Your users will come with varying degrees of technological experience. For example:

–  An Administrative Assistant who may have very limited technical experience, but may need a very simple way to pull financial data out of the reporting system for use within Excel — no mobile access required.
–  A President/CEO with moderate technical experience who wants to see the health of all departments within the organization at a glance, including mobile access while traveling.
–  Highly skilled IT Administrators who want to be able to track system downtime at a glance.

It’s clear that all of these groups have separate needs, and because of this, it is extremely important that you understand your users and target their needs. Simply rolling out the same report to all users may not be the most efficient way for your users to analyze and interpret their data.

• Customize complexity depending on situation.

You should always keep in mind the psychology of your users when they are viewing or creating specific reports and scale complexity accordingly. If your end user is primarily in front of a desktop computer, they will be able to handle more report complexity; if they are viewing reports primarily on mobile devices, they will want their reports accessed in a much more simplistic way. Keeping in mind what your users need is the best way to cultivate an efficient, well-informed company.
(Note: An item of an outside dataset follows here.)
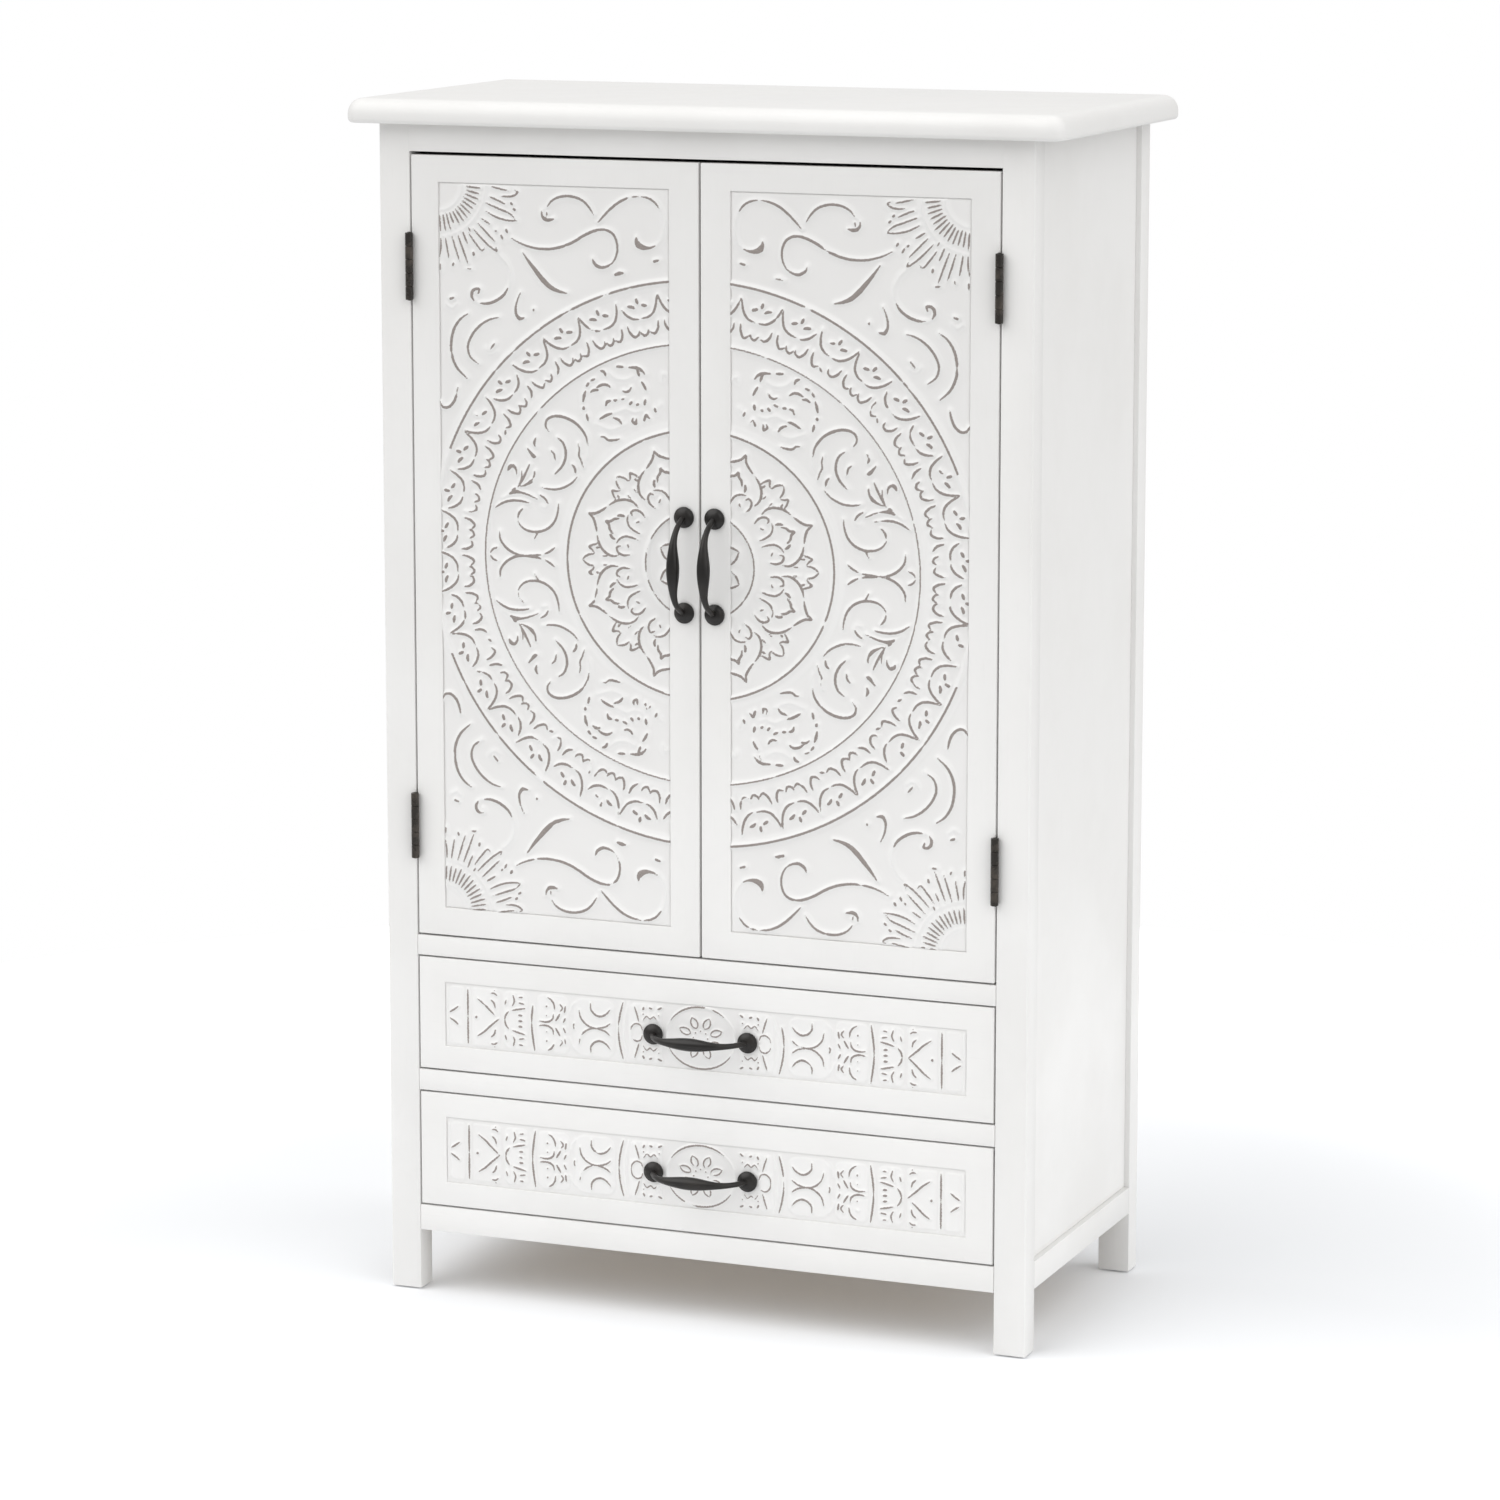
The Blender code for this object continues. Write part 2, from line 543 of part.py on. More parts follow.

• Frequency of information delivery.

Another critical point is determining the frequency that your users need to receive data and how current they need that data to be. For example, if you’re designing a dashboard to be used within a POS (Point Of Sale) system that shows inventory levels of supplies in your store, employees will need immediate access to real-time data so that they know to reorder stock today if an item that you will run out of tomorrow is selling fast. On the other hand, if you are designing a dashboard to visualize data of online software sales where inventory levels are not an issue, it might be appropriate for the dashboard to correlate sales data between the last two quarters. In this situation, your data may be days or even weeks old and still provide the same value to the end user. With both of these examples, it is clear that time-to-decision is an integral part of the psychology of data visualization for your end users.